• _Stated task_: Write out the whole of the material exactly.

• _Material_:
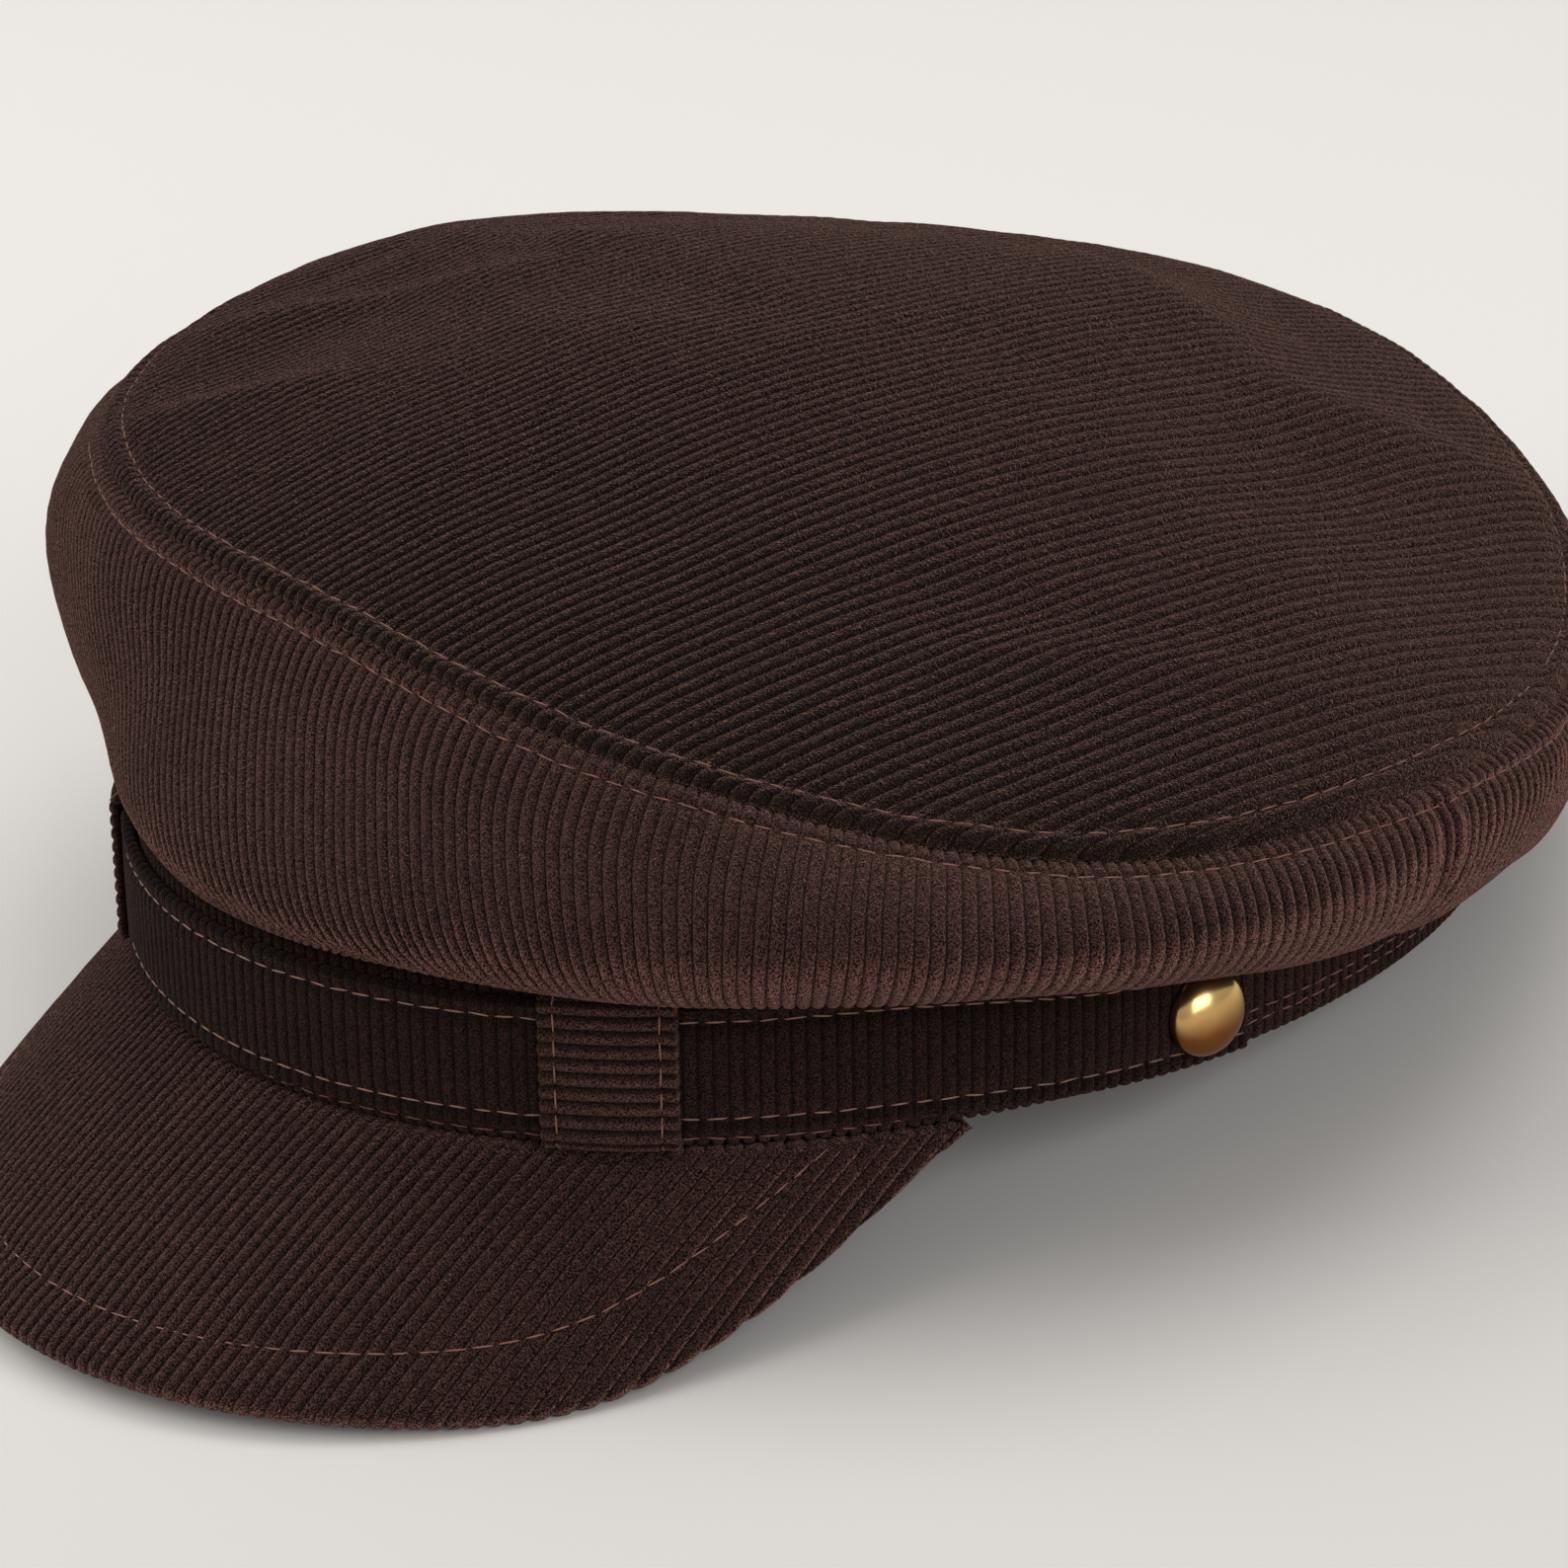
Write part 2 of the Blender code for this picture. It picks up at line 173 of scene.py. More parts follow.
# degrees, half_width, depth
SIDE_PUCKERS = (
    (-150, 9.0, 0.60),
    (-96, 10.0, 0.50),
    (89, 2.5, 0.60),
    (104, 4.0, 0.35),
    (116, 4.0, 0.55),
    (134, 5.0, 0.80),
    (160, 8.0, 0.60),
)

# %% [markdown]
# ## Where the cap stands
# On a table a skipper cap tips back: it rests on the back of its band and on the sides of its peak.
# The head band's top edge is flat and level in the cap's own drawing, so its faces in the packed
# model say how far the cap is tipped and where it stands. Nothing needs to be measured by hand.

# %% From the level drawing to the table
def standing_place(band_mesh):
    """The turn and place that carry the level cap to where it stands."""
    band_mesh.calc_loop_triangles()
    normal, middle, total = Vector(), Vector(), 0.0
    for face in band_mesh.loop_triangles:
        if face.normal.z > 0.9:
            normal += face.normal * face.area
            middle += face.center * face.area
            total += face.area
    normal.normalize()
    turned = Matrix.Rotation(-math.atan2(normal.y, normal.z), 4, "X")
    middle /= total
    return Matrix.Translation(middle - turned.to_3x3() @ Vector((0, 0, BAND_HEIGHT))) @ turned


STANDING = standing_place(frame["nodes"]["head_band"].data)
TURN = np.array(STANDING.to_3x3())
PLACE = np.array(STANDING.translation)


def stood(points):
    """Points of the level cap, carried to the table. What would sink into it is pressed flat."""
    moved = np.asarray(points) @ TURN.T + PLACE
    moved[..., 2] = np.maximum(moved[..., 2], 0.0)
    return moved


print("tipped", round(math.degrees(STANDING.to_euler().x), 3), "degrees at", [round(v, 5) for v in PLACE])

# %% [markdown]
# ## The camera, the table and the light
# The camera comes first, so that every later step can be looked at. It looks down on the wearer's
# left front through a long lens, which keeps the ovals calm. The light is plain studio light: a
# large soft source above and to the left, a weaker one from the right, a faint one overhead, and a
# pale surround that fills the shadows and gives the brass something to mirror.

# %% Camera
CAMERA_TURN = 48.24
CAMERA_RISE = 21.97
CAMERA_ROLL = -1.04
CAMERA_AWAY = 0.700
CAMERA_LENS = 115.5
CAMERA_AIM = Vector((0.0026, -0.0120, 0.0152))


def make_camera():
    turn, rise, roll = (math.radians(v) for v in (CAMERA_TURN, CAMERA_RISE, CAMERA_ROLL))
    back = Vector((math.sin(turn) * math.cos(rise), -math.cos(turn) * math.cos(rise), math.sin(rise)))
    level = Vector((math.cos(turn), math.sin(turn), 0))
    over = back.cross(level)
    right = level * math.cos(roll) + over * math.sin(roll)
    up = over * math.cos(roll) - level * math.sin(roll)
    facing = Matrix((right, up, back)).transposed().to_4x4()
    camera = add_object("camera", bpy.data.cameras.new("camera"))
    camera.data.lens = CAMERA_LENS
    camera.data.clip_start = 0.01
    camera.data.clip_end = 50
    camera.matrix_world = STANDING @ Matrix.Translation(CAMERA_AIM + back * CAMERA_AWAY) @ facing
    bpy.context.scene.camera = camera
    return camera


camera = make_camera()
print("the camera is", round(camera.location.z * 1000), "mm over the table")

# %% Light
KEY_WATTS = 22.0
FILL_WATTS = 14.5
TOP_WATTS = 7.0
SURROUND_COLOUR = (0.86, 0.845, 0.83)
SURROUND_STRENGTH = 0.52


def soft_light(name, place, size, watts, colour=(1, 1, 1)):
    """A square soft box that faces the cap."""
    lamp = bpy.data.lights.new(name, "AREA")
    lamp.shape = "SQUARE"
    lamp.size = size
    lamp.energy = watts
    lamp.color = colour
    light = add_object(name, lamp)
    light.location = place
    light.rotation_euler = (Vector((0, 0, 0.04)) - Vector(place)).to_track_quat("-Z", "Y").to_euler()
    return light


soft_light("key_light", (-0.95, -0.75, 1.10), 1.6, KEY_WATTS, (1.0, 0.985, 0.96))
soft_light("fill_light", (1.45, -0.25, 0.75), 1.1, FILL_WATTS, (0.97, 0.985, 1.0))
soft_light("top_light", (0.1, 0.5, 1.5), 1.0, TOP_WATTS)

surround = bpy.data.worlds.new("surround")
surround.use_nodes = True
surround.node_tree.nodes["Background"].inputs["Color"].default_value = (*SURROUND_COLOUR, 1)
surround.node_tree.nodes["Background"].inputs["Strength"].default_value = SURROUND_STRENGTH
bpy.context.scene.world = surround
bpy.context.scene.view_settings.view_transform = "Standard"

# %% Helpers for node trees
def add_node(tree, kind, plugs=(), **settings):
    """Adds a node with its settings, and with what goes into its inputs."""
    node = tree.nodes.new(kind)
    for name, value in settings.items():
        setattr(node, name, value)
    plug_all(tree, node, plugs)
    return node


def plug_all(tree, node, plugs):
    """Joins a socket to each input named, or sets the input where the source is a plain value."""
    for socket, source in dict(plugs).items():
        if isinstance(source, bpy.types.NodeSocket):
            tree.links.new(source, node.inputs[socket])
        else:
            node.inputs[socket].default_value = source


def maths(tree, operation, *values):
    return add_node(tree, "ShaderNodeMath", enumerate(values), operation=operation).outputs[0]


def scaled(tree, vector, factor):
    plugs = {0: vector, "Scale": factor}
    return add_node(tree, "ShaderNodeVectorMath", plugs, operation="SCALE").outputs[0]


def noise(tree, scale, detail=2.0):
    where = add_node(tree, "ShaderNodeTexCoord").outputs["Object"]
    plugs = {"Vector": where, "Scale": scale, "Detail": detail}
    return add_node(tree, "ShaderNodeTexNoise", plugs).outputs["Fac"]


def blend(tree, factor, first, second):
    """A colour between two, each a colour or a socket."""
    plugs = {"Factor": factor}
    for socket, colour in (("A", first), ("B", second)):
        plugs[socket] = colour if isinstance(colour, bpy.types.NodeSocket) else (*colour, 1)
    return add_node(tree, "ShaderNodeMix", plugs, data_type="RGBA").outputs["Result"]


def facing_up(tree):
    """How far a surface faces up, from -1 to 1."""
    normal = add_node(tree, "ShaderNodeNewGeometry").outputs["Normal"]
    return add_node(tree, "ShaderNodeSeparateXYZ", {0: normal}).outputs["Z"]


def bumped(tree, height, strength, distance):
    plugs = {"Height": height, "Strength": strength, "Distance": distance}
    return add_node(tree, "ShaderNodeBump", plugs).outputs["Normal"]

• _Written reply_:
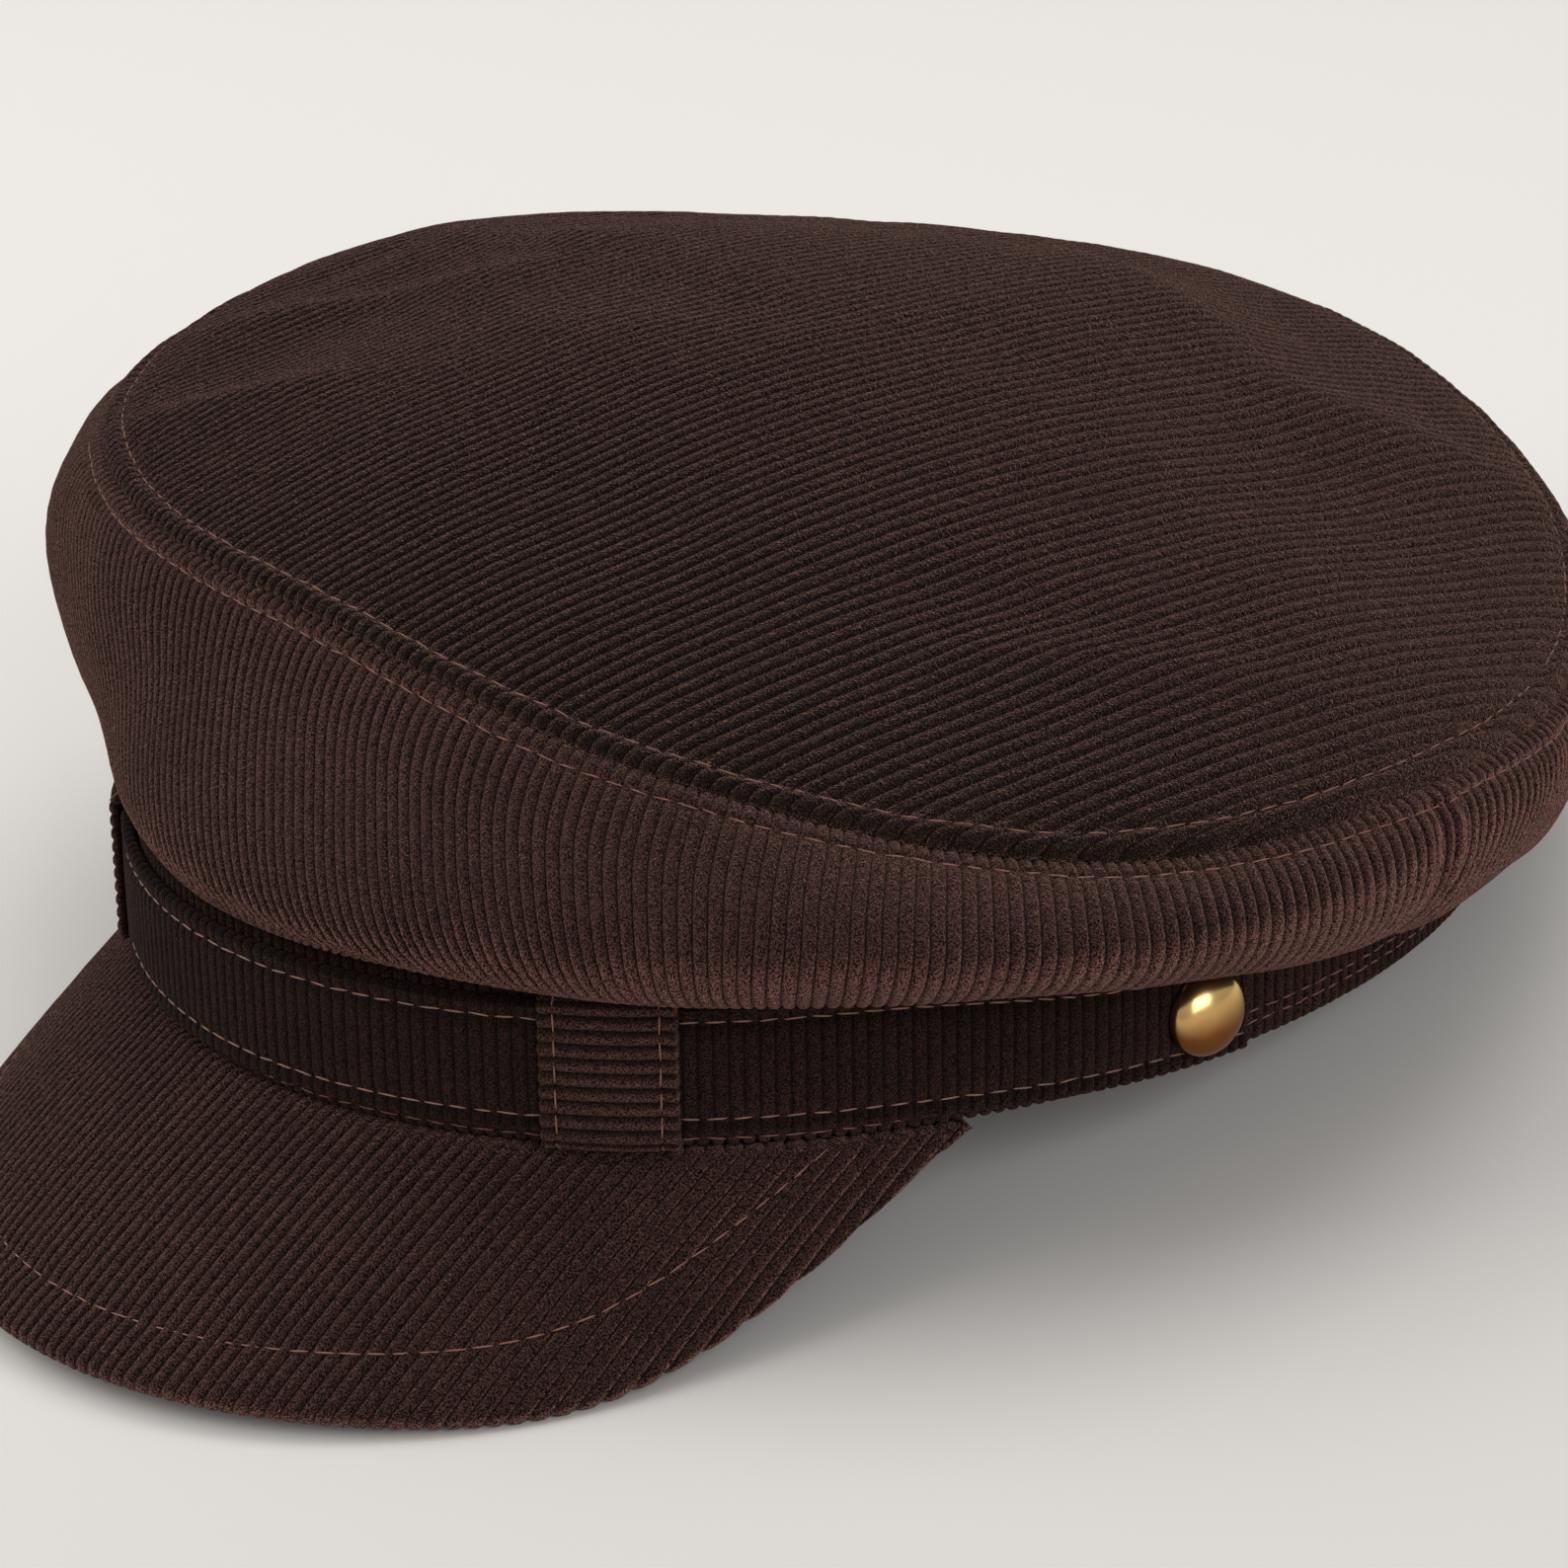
Write part 2 of the Blender code for this picture. It picks up at line 173 of scene.py. More parts follow.
# degrees, half_width, depth
SIDE_PUCKERS = (
    (-150, 9.0, 0.60),
    (-96, 10.0, 0.50),
    (89, 2.5, 0.60),
    (104, 4.0, 0.35),
    (116, 4.0, 0.55),
    (134, 5.0, 0.80),
    (160, 8.0, 0.60),
)

# %% [markdown]
# ## Where the cap stands
# On a table a skipper cap tips back: it rests on the back of its band and on the sides of its peak.
# The head band's top edge is flat and level in the cap's own drawing, so its faces in the packed
# model say how far the cap is tipped and where it stands. Nothing needs to be measured by hand.

# %% From the level drawing to the table
def standing_place(band_mesh):
    """The turn and place that carry the level cap to where it stands."""
    band_mesh.calc_loop_triangles()
    normal, middle, total = Vector(), Vector(), 0.0
    for face in band_mesh.loop_triangles:
        if face.normal.z > 0.9:
            normal += face.normal * face.area
            middle += face.center * face.area
            total += face.area
    normal.normalize()
    turned = Matrix.Rotation(-math.atan2(normal.y, normal.z), 4, "X")
    middle /= total
    return Matrix.Translation(middle - turned.to_3x3() @ Vector((0, 0, BAND_HEIGHT))) @ turned


STANDING = standing_place(frame["nodes"]["head_band"].data)
TURN = np.array(STANDING.to_3x3())
PLACE = np.array(STANDING.translation)


def stood(points):
    """Points of the level cap, carried to the table. What would sink into it is pressed flat."""
    moved = np.asarray(points) @ TURN.T + PLACE
    moved[..., 2] = np.maximum(moved[..., 2], 0.0)
    return moved


print("tipped", round(math.degrees(STANDING.to_euler().x), 3), "degrees at", [round(v, 5) for v in PLACE])

# %% [markdown]
# ## The camera, the table and the light
# The camera comes first, so that every later step can be looked at. It looks down on the wearer's
# left front through a long lens, which keeps the ovals calm. The light is plain studio light: a
# large soft source above and to the left, a weaker one from the right, a faint one overhead, and a
# pale surround that fills the shadows and gives the brass something to mirror.

# %% Camera
CAMERA_TURN = 48.24
CAMERA_RISE = 21.97
CAMERA_ROLL = -1.04
CAMERA_AWAY = 0.700
CAMERA_LENS = 115.5
CAMERA_AIM = Vector((0.0026, -0.0120, 0.0152))


def make_camera():
    turn, rise, roll = (math.radians(v) for v in (CAMERA_TURN, CAMERA_RISE, CAMERA_ROLL))
    back = Vector((math.sin(turn) * math.cos(rise), -math.cos(turn) * math.cos(rise), math.sin(rise)))
    level = Vector((math.cos(turn), math.sin(turn), 0))
    over = back.cross(level)
    right = level * math.cos(roll) + over * math.sin(roll)
    up = over * math.cos(roll) - level * math.sin(roll)
    facing = Matrix((right, up, back)).transposed().to_4x4()
    camera = add_object("camera", bpy.data.cameras.new("camera"))
    camera.data.lens = CAMERA_LENS
    camera.data.clip_start = 0.01
    camera.data.clip_end = 50
    camera.matrix_world = STANDING @ Matrix.Translation(CAMERA_AIM + back * CAMERA_AWAY) @ facing
    bpy.context.scene.camera = camera
    return camera


camera = make_camera()
print("the camera is", round(camera.location.z * 1000), "mm over the table")

# %% Light
KEY_WATTS = 22.0
FILL_WATTS = 14.5
TOP_WATTS = 7.0
SURROUND_COLOUR = (0.86, 0.845, 0.83)
SURROUND_STRENGTH = 0.52


def soft_light(name, place, size, watts, colour=(1, 1, 1)):
    """A square soft box that faces the cap."""
    lamp = bpy.data.lights.new(name, "AREA")
    lamp.shape = "SQUARE"
    lamp.size = size
    lamp.energy = watts
    lamp.color = colour
    light = add_object(name, lamp)
    light.location = place
    light.rotation_euler = (Vector((0, 0, 0.04)) - Vector(place)).to_track_quat("-Z", "Y").to_euler()
    return light


soft_light("key_light", (-0.95, -0.75, 1.10), 1.6, KEY_WATTS, (1.0, 0.985, 0.96))
soft_light("fill_light", (1.45, -0.25, 0.75), 1.1, FILL_WATTS, (0.97, 0.985, 1.0))
soft_light("top_light", (0.1, 0.5, 1.5), 1.0, TOP_WATTS)

surround = bpy.data.worlds.new("surround")
surround.use_nodes = True
surround.node_tree.nodes["Background"].inputs["Color"].default_value = (*SURROUND_COLOUR, 1)
surround.node_tree.nodes["Background"].inputs["Strength"].default_value = SURROUND_STRENGTH
bpy.context.scene.world = surround
bpy.context.scene.view_settings.view_transform = "Standard"

# %% Helpers for node trees
def add_node(tree, kind, plugs=(), **settings):
    """Adds a node with its settings, and with what goes into its inputs."""
    node = tree.nodes.new(kind)
    for name, value in settings.items():
        setattr(node, name, value)
    plug_all(tree, node, plugs)
    return node


def plug_all(tree, node, plugs):
    """Joins a socket to each input named, or sets the input where the source is a plain value."""
    for socket, source in dict(plugs).items():
        if isinstance(source, bpy.types.NodeSocket):
            tree.links.new(source, node.inputs[socket])
        else:
            node.inputs[socket].default_value = source


def maths(tree, operation, *values):
    return add_node(tree, "ShaderNodeMath", enumerate(values), operation=operation).outputs[0]


def scaled(tree, vector, factor):
    plugs = {0: vector, "Scale": factor}
    return add_node(tree, "ShaderNodeVectorMath", plugs, operation="SCALE").outputs[0]


def noise(tree, scale, detail=2.0):
    where = add_node(tree, "ShaderNodeTexCoord").outputs["Object"]
    plugs = {"Vector": where, "Scale": scale, "Detail": detail}
    return add_node(tree, "ShaderNodeTexNoise", plugs).outputs["Fac"]


def blend(tree, factor, first, second):
    """A colour between two, each a colour or a socket."""
    plugs = {"Factor": factor}
    for socket, colour in (("A", first), ("B", second)):
        plugs[socket] = colour if isinstance(colour, bpy.types.NodeSocket) else (*colour, 1)
    return add_node(tree, "ShaderNodeMix", plugs, data_type="RGBA").outputs["Result"]


def facing_up(tree):
    """How far a surface faces up, from -1 to 1."""
    normal = add_node(tree, "ShaderNodeNewGeometry").outputs["Normal"]
    return add_node(tree, "ShaderNodeSeparateXYZ", {0: normal}).outputs["Z"]


def bumped(tree, height, strength, distance):
    plugs = {"Height": height, "Strength": strength, "Distance": distance}
    return add_node(tree, "ShaderNodeBump", plugs).outputs["Normal"]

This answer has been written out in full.